Christo Coetzee: A look back at an artistic game changer

From incorporating assemblage or working with the avant-garde Gutai group in Japan, the artist made a global impact.


When one thinks of famous South African artists who have made a global impact, the list will feature names like Esther Mahlangu, William Kentridge, Gerard Sekoto and Pierneef.

So it’s exciting when someone who made an impression internationally but was never at the forefront of South African consciousness is rediscovered.

Christo Coetzee, who died in 2000, is one of those figures. He included a sense of spectacle in many of his works, from incorporating assemblage or working with the avant-garde Gutai artists group in Japan, Coetzee made a global impact. The Gutai group was the first radical, postwar artistic group in Japan. It was founded in 1954.

He also had foresight and donated a lot of his work to galleries, like those of the University of Johannesburg, North West University, University of Stellenbosch and University of the Witwatersrand.

Now, senior art specialist at Strauss and Company Wilhelm van Rensburg is curating an exhibition that explores the different eras in Coetzee’s art at the Standard Bank Art Gallery in Johannesburg.

“It really is to show that there are parallel histories in South African art. Here is someone who completely broke away and was hugely successful, but was not part of our consciousness,” said
Van Rensburg.

The Johannesburg Art Gallery (JAG) has loaned several pieces from its collection to be exhibited in three international exhibitions and the Coetzee exhibition.
Earlier this year, the MODEM Centre for Modern and Contemporary Art in Debrecen, Hungary, requested to loan 56 works of art from JAG’s permanent collection for an exhibition titled From Monet to Warhol: Masterpieces of the Johannesburg Art Gallery. Thereafter, the 56 artworks will be exhibited in the Palazzo Ducale in Genea, Italy in a similarly titled exhibition.

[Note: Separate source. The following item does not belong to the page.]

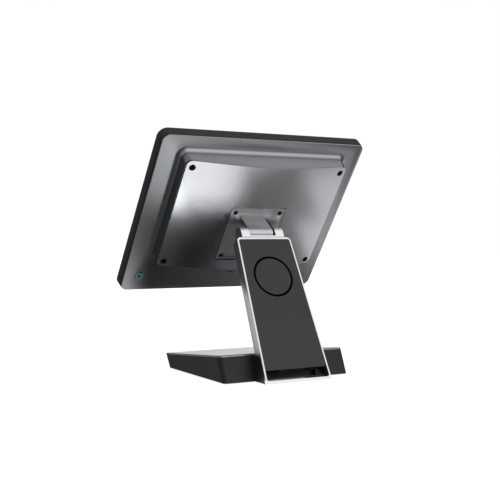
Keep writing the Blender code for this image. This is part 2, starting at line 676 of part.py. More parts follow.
def make_neck(neck):
    outer = trapezoid(0.0, NECK_LENGTH, 0, NECK_CORNER)
    ledge = NECK_COVER_THICKNESS + 3 * GAP
    mouth = trapezoid(SLOT_BOTTOM, NECK_LENGTH - 0.0033, NECK_RIM, 0.0035)
    deep = trapezoid(SLOT_BOTTOM + 0.001, 0.206, NECK_RIM + 0.0015, 0.003)
    frame = loft(
        "neck_frame",
        [
            at_depth(trapezoid(0.0020, NECK_LENGTH - 0.0020, 0.0020, NECK_CORNER - 0.002), NECK_DEPTH),
            at_depth(trapezoid(0.0006, NECK_LENGTH - 0.0006, 0.0006, NECK_CORNER - 0.0006), NECK_DEPTH - 0.0006),
            at_depth(outer, NECK_DEPTH - 0.0020),
            at_depth(outer, 0.0004),
            at_depth(trapezoid(0.0004, NECK_LENGTH - 0.0004, 0.0004, NECK_CORNER), 0),
            at_depth(mouth, 0),
            at_depth(mouth, ledge),
            at_depth(deep, ledge),
            at_depth(deep, NECK_DEPTH - 0.0022),
        ],
        neck,
        "silver_aluminium",
    )
    crown = [(NECK_LENGTH, 0.0025), (NECK_LENGTH + 0.02, 0.0025), (NECK_LENGTH + 0.02, 0.03), (0.2127, 0.03)]
    crown += arc((0.2127, 0.0025), 0.014, 90, 0, 10)[:-1]
    cut(frame, slab("crown_round", [crown], -0.07, 0.07, neck, along="X"))
    cut(frame, block("clevis_notch", (-0.0363, 0.1994, 0.0030), (0.0363, 0.25, 0.03), neck))
    entry = rounded(rectangle(0.014, 0.030, 0.034, 0.160), 0.005)
    cut(frame, slab("cable_entry", [entry], 0.010, 0.03, neck))
    cut(frame, floor_cut())
    cut(frame, foot_cut())
    panel_edge = trapezoid(SLOT_TOP, NECK_LENGTH - 0.0033 - GAP, NECK_RIM + GAP, 0.0032)
    hole = circle(RING_RADIUS + RING_GROOVE / 2, 0, RING_S, 48)
    cover = slab("neck_rear_cover", [panel_edge], GAP, GAP + NECK_COVER_THICKNESS, neck, "slate_plastic")
    cut(cover, slab("cap_recess", [hole], -0.001, 0.0021, neck))
    slab("round_cap", [circle(RING_RADIUS - RING_GROOVE / 2, 0, RING_S, 48)], 0.0004, 0.0018, neck,
         "slate_plastic")
    spine_edge = rounded(rectangle(0.048, 0.175, 0, 0.1105), 0.004, 3)
    spine_holes = [circle(0.0023, x, y, 16) for x, y in CLEVIS_SCREWS + NECK_BOLTS]
    slab("neck_spine", [spine_edge, *spine_holes], 0.0096, 0.0136, neck, "steel")


def floor_cut():
    return block("below_the_foot", (-0.08, REAR_LINE_Y - 0.08, -0.05), (0.08, REAR_LINE_Y + 0.03, 0.0008), None)


def neck_line(depth, height):
    """The world Y, at a height, of a plane parallel to the neck's rear face and that deep inside it."""
    return REAR_LINE_Y - math.tan(NECK_LEAN) * height - depth / math.cos(NECK_LEAN)


def foot_cut():
    """Room in the neck frame for the foot block, up to its level top."""
    top = FOOT_TOP + GAP
    outline = [(neck_line(0.0030, -0.02), -0.02), (neck_line(0.0030, top), top), (0.0, top), (0.0, -0.02)]
    return slab("foot_room", [outline], -0.07, 0.07, None, along="X")


def base_back(height):
    """The world Y of the base's sloping back at a height."""
    share = height / BASE_TOP_BACK[1]
    return BASE_FOOT_BACK + (BASE_TOP_BACK[0] - BASE_FOOT_BACK) * share


def make_foot_block(neck):
    outline = trapezoid(-0.03, 0.09, 0.0, 0)
    foot = slab("foot_block", [outline], 0.0, 0.08, neck, "base_plastic")
    low = 0.0008
    side = [(neck_line(0.0033, low), low), (neck_line(0.0033, FOOT_TOP), FOOT_TOP)]
    side += [(base_back(FOOT_TOP) + GAP, FOOT_TOP), (base_back(low) + GAP, low)]
    cut(foot, slab("foot_side_view", [side], -0.07, 0.07, None, along="X"), "INTERSECT")
    pocket = trapezoid(SLOT_BOTTOM + 0.001, 0.12, NECK_RIM + 0.0015, 0.003)
    cut(foot, slab("foot_pocket", [pocket], -0.01, 0.0139, neck))
    cut(foot, pins("foot_bolt_holes", NECK_BOLTS, 0.0023, 0.010, 0.024, neck, steps=16))
    for index, place in enumerate(NECK_BOLTS):
        screw(f"neck_bolt_{index + 1}", place, 0.0072, 0.0038, 0.0022, 0.0020, 0.0140, neck, "steel")


def make_cable_guide(neck):
    """The black insert in the cable slot: a low shelf, with a divider near one end."""
    shelf = block("cable_guide", (-0.0465, 0.0085, 0.0040), (0.0465, 0.0100, 0.0130), neck, "base_plastic")
    cut(shelf, block("slot_divider", (-0.0350, 0.0090, 0.0050), (-0.0335, 0.0200, 0.0130), neck), "UNION")


# ---- base ----
def top_plane(y, below=0.0):
    """The height of the base's sloping top at a world Y, less a depth below it."""
    slope = (BASE_TOP_BACK[1] - BASE_TOP_FRONT[1]) / (BASE_TOP_BACK[0] - BASE_TOP_FRONT[0])
    return BASE_TOP_FRONT[1] + (y - BASE_TOP_FRONT[0]) * slope - below


def base_ring(inset, below, radius, level=None):
    """A ring round the base, on its sloping top less a depth, or at a level height, drawn in by inset."""
    def ends(height):
        back = base_back(height)
        front_share = height / BASE_TOP_FRONT[1]
        front = BASE_FOOT_FRONT + (BASE_TOP_FRONT[0] - BASE_FOOT_FRONT) * front_share
        return front + inset, back - inset

    if level is not None:
        front, back = ends(level)
    else:
        front = ends(BASE_TOP_FRONT[1] - below)[0]
        back = ends(BASE_TOP_BACK[1] - below)[1]
    half = BASE_HALF - inset
    outline = rounded([(-half, front), (half, front), (half, back), (-half, back)], radius)
    return [(x, y, level if level is not None else top_plane(y, below)) for x, y in outline]


def make_base():
    wall = BASE_WALL
    radius = BASE_CORNER
    body = loft(
        "base_housing",
        [
            base_ring(0, BASE_PLATE + GAP, radius),
            base_ring(0, 0, radius, BASE_CLEARANCE + 0.0006),
            base_ring(0.0006, 0, radius, BASE_CLEARANCE),
            base_ring(wall, 0, radius - wall, BASE_CLEARANCE),
            base_ring(wall, BASE_PLATE + GAP + wall, radius - wall),
        ],
        None,
        "base_plastic",
    )
    plate = loft(
        "base_top_plate",
        [
            base_ring(0.0008, 0, radius),
            base_ring(0, 0.0008, radius),
            base_ring(0, BASE_PLATE, radius),
        ],
        None,
        "graphite_aluminium",
    )
    soften(plate, 0.0001, 1)
    make_rear_panel(body, radius)
    floor_half = BASE_HALF - wall - 0.0006
    front = BASE_FOOT_FRONT + wall + 0.0015
    back = BASE_FOOT_BACK - 0.0084
    plan = rounded([(-floor_half, front), (floor_half, front), (floor_half, back), (-floor_half, back)], 0.003, 3)
    slab("base_floor_plate", [plan], 0.0025, 0.0040, None, "steel")
    weight = rounded(rectangle(0.160, 0.110, 0, (front + back) / 2 - 0.010), 0.006, 3)
    slab("ballast_block", [weight], 0.0043, 0.0170, None, "cast_iron")
    for index, (x, y) in enumerate([(x, y) for y in FEET_Y for x in (-FEET_X, FEET_X)]):
        foot = turned(f"rubber_foot_{index + 1}", [(0, 0.0022), (0.0080, 0.0022), (0.0076, 0.0), (0, 0.0)], None,
                      "rubber")
        foot.location = (x, y, 0)


def make_rear_panel(body, radius):
    """The shallow cap that closes the base's sloping back, in a frame whose Z runs into the base."""
    lean = math.atan2(BASE_FOOT_BACK - BASE_TOP_BACK[0], BASE_TOP_BACK[1])
    face = empty("base_back_face", None, (0, BASE_FOOT_BACK, 0), math.pi / 2 + lean)
    cap = loft(
        "base_rear_panel",
        [
            base_ring(0, BASE_PLATE + GAP, radius),
            base_ring(0, 0, radius, BASE_CLEARANCE + 0.0006),
            base_ring(0.0006, 0, radius, BASE_CLEARANCE),
        ],
        None,
        "base_plastic",
    )
    inner = BASE_HALF - BASE_WALL
    cut(cap, block("base_ahead_of_the_cap", (-0.12, -0.02, REAR_CAP_DEPTH), (0.12, 0.20, 0.30), face))
    cut(cap, block("cap_hollow", (-inner, 0.0045, BASE_WALL), (inner, 0.0345, 0.02), face))
    cut(body, block("cap_room", (-0.12, -0.02, -0.01), (0.12, 0.08, REAR_CAP_DEPTH + REAR_CAP_SEAM), face))


def build():
    neck = empty("neck_frame_origin", None, (0, REAR_LINE_Y, 0), math.pi / 2 + NECK_LEAN)
    up = (-math.sin(NECK_LEAN), math.cos(NECK_LEAN))
    forward = (-math.cos(NECK_LEAN), -math.sin(NECK_LEAN))
    axis_y = REAR_LINE_Y + AXIS_S * up[0] + AXIS_DEPTH * forward[0]
    axis_z = AXIS_S * up[1] + AXIS_DEPTH * forward[1]
    pivot = empty("head_pivot", None, (0, axis_y, axis_z), math.pi / 2 - HEAD_TILT)
    head = empty("head_centre", pivot, (0, -AXIS_V, AXIS_RISE))
    make_screen(head)
    make_chassis(head)
    make_rear_cover(head)
    make_box_frame(head)
    make_back_plate(head)
    make_hinge_plate(head)
    make_mounting_bracket(head)
    make_electronics(head)
    make_ports(head)
    make_power_button(head)
    make_clevis(neck)
    make_shaft(neck)
    make_neck(neck)
    make_foot_block(neck)
    make_cable_guide(neck)
    make_base()


clear_scene()
PARTS = new_collection("pos_touchscreen_terminal")
CUTTERS = new_collection("cutters")
CUTTERS.hide_render = True
build()
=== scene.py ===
"""Looks of a countertop point-of-sale touchscreen terminal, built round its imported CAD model.

Metres, +Z up, the screen faces -Y. Head details are placed in the head's own frame: X across, Y up the screen
and Z from the rear face towards the screen. Neck details use X across, Y up the neck and Z from its rear face
forwards.
"""

import json
import math

import bmesh
import bpy
from mathutils import Matrix, Vector


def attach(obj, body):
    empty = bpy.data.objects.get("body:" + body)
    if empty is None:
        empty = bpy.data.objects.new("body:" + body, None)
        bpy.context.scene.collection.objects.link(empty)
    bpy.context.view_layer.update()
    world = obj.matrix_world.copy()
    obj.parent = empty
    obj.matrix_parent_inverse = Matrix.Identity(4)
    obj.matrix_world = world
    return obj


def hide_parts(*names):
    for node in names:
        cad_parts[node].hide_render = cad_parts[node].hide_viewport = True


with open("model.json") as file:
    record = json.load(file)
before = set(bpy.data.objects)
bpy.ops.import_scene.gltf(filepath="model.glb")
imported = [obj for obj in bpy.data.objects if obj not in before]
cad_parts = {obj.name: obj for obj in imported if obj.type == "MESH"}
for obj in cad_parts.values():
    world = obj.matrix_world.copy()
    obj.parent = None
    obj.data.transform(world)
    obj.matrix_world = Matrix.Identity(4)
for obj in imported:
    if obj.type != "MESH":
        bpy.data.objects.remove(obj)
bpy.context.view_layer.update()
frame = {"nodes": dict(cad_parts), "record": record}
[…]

Through JAG, the City of Joburg has previously engaged in cultural exhibition projects where JAG works of art were displayed in important locations in Europe, reaching an international audience that might not have been exposed to South African art before. At the Standard Bank Art Gallery, three pieces by Coetzee will be from JAG.

“I got to know Christo when I was a student at Rand Afrikaans University (now University of Johannesburg) when he came to exhibitions,” said Van Rensburg.

Since then, he’s had access to Coetzee’s work through Strauss and Company.

The retrospective exhibition celebrates Coetzee’s evolution as an artist, starting with still life paintings and portraits and moving on to incorporated assemblage and neobaroque. A total of 90 pieces from university collections and private collections will be featured.

“It’s great to see how his work changed and how he changed the abstract part of him,” Van Rensburg said.